Example:  I have made several trips in the last six months........flying.  How many times have I flown?  Enough not to be scared or fearful.  And yet three weeks ago I ended up in tears quietly sobbing in my aisle seat.  Another example: My car is broken and I have someone who is helping me buy another one but the whole affair is just one more unknown that sends my fear of not feeling capable, or knowing what next or will my finances hold out or all the other scary things that might happen to me and so I retreat to my hole and ask for the torture to stop.
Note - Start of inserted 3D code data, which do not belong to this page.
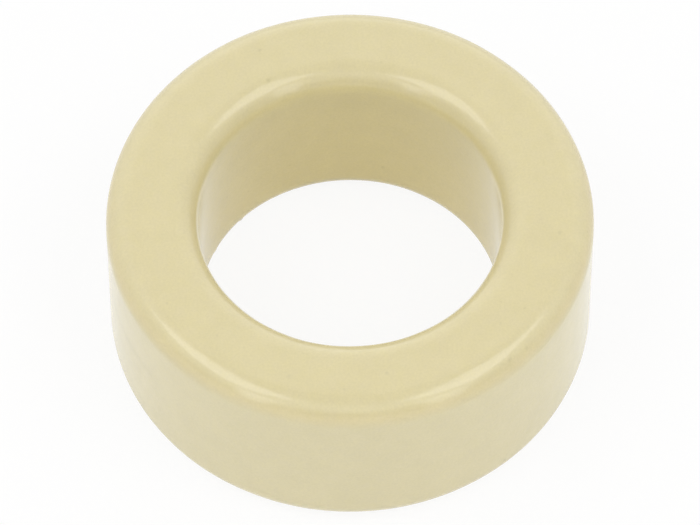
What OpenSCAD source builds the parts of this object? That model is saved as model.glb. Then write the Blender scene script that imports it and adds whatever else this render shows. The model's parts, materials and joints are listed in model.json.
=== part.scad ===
// Ferrite toroid core with a glossy coat.
// A ring pressed and fired in one piece, its edges rounded, under an even coat that covers all of it.
// The ring lies flat: Z runs up along its bore, and its lower face is at Z = 0.

/* [Fired ring] */
// Outer diameter of the bare ring, before it is coated
ring_d = 36; // [26:0.1:44]
// Radial thickness of the bare ring, from its bore to its outside
ring_wall = 6.4; // [5:0.1:9]
// Height of the bare ring
ring_h = 14.8; // [6:0.1:20]
// Radius of the bare ring's outer edges, above and below
outer_edge_r = 1.65; // [0.4:0.05:2.2]
// Radius of the bare ring's two bore edges
bore_edge_r = 1.7; // [0.4:0.05:2.2]

/* [Coat] */
// Thickness of the coat, the same on every surface
coat_t = 0.25; // [0.05:0.05:0.5]

/* [Hidden] */

// Finished sizes, measured over the coat
outer_r = ring_d / 2 + coat_t;
bore_r = ring_d / 2 - ring_wall - coat_t;
height = ring_h + 2 * coat_t;

// The coat follows the edges, so it adds its own thickness to their radius
outer_round_r = outer_edge_r + coat_t;
bore_round_r = bore_edge_r + coat_t;

coat_colour = [0.89, 0.84, 0.68];
arc_steps = 180;
// How far a cut runs past the face that it starts from
past_face = 1;

// What a round of radius r takes off a square corner that stands at the origin, between +X and +Y
module corner_waste(r) {
    difference() {
        translate([-past_face, -past_face]) square(r + past_face);
        translate([r, r]) circle(r);
    }
}

// The two rounds at the foot of the section: the bore's edge and the outer edge
module foot_waste() {
    translate([bore_r, 0]) corner_waste(bore_round_r);
    translate([outer_r, 0]) mirror([1, 0]) corner_waste(outer_round_r);
}

// Half of the ring's cross-section, with its straight walls, flat faces and four rounded edges
module ring_section() {
    difference() {
        translate([bore_r, 0]) square([outer_r - bore_r, height]);
        foot_waste();
        translate([0, height]) mirror([0, 1]) foot_waste();
    }
}

// The whole core: one solid, turned about the bore's axis
module toroid_core() {
    color(coat_colour)
        rotate_extrude($fn = arc_steps) ring_section($fn = arc_steps);
}

toroid_core();
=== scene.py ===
import json
import math

import bpy
from mathutils import Matrix, Vector, noise


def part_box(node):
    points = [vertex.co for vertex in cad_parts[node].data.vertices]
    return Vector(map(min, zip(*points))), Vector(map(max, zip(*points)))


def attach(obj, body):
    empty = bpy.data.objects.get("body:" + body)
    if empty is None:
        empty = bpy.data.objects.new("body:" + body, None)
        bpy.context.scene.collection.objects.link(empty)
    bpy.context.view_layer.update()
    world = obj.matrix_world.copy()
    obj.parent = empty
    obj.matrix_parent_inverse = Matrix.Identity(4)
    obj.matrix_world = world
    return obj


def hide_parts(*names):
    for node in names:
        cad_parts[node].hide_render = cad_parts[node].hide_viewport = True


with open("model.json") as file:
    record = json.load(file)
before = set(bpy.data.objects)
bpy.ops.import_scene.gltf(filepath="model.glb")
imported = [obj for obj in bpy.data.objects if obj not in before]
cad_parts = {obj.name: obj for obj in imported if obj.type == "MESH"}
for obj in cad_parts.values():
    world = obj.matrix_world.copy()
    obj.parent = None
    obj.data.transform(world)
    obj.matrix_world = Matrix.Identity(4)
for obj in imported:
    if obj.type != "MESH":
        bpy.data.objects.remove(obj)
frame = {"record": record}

scene = bpy.context.scene
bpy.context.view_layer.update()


# ring's sizes, read from the frame

def readRing():
    low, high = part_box("toroid_core")
    mounts = {mount["name"]: mount for mount in frame["record"]["mounts"]}
    height = high.z - low.z
    return {
        "foot": low.z,
        "height": height,
        "outerRadius": (high.x - low.x) / 2,
        "boreRadius": mounts["bore"]["dims"]["r_mm"] / 1000,
        # what the straight walls leave above and below them is the edge rounds
        "outerRound": (height - mounts["rim"]["dims"]["length_mm"] / 1000) / 2,
        "boreRound": (height - mounts["bore"]["dims"]["length_mm"] / 1000) / 2,
    }


ring = readRing()
print("ring read from the frame, mm:", {name: round(value * 1000, 3) for name, value in ring.items()})


# node helpers

def link(tree, fromNode, outName, toNode, inName):
    tree.links.new(fromNode.outputs[outName], toNode.inputs[inName])


def addNode(tree, kind, label, **values):
    node = tree.nodes.new(kind)
    node.label = label
    for name, value in values.items():
        setattr(node, name, value)
    return node


def addNoise(tree, coords, label, size, detail):
    node = addNode(tree, "ShaderNodeTexNoise", label)
    node.inputs["Scale"].default_value = 1 / size  # size is one lump's width in metres
    node.inputs["Detail"].default_value = detail
    link(tree, coords, "Object", node, "Vector")
    return node


def addRamp(tree, source, outName, low, high, toLow, toHigh, label, soft=False):
    node = addNode(tree, "ShaderNodeMapRange", label)
    if soft:
        node.interpolation_type = "SMOOTHSTEP"
    node.inputs["From Min"].default_value = low
    node.inputs["From Max"].default_value = high
    node.inputs["To Min"].default_value = toLow
    node.inputs["To Max"].default_value = toHigh
    link(tree, source, outName, node, "Value")
    return node


def addDistance(tree, source, outName, place, label):
    node = addNode(tree, "ShaderNodeVectorMath", label, operation="DISTANCE")
    node.inputs[1].default_value = place
    link(tree, source, outName, node, 0)
    return node


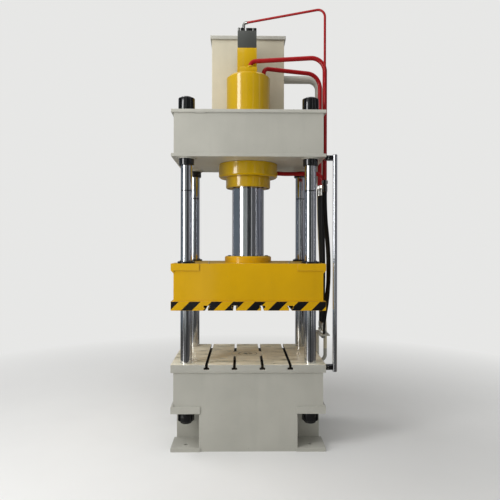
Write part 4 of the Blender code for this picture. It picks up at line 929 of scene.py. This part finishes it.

And then when i decide I should just woman-up and get my act together like I would have in the past and did many many times I too end up like I did on the plane.  Expecting myself to face the world bravely and find myself needing assistance while ending up in a puddle of tears.   

Its a brutal way to live.  I met the world square-on before my husbands death.  We met it together.  When one was scared the other picked up the torch.  I did this for 35 years, 24/7.  I knew this man for 55 years.  i knew what to expect, how he would react and how we would do it together.  Now I am alone, old and yes, scared , but not of death.  Thats the only thing that I long for.  I want an out to this complex relationship I have with this thing called life.  Its outpacing my strength, my wisdom, my resilience.  I don't need more of it.  I am tired and I think as your epiphany shines more light on our situation I think we have alot of this  figured out.  Its grief the likes of which we never anticipated we would have to endure when left behind without the person who was the better half of ourselves.  At least thats my take on it and I really have to thank you for your reasoned and introspective post.  I gravitate to ones that are trying to solve the existential crisis that seem to appear for me on a daily basis.  Wisdom like yours is what makes me understand that what is happening to me is not some psychological mumbo jumbo solved by some pedantic prescription .........I need to know I am not crazy........

Comment by Marjorie Willcox on April 8, 2018 at 12:58pm

Dear Beth, if you google Denise Dielwart programme all the info. will come up.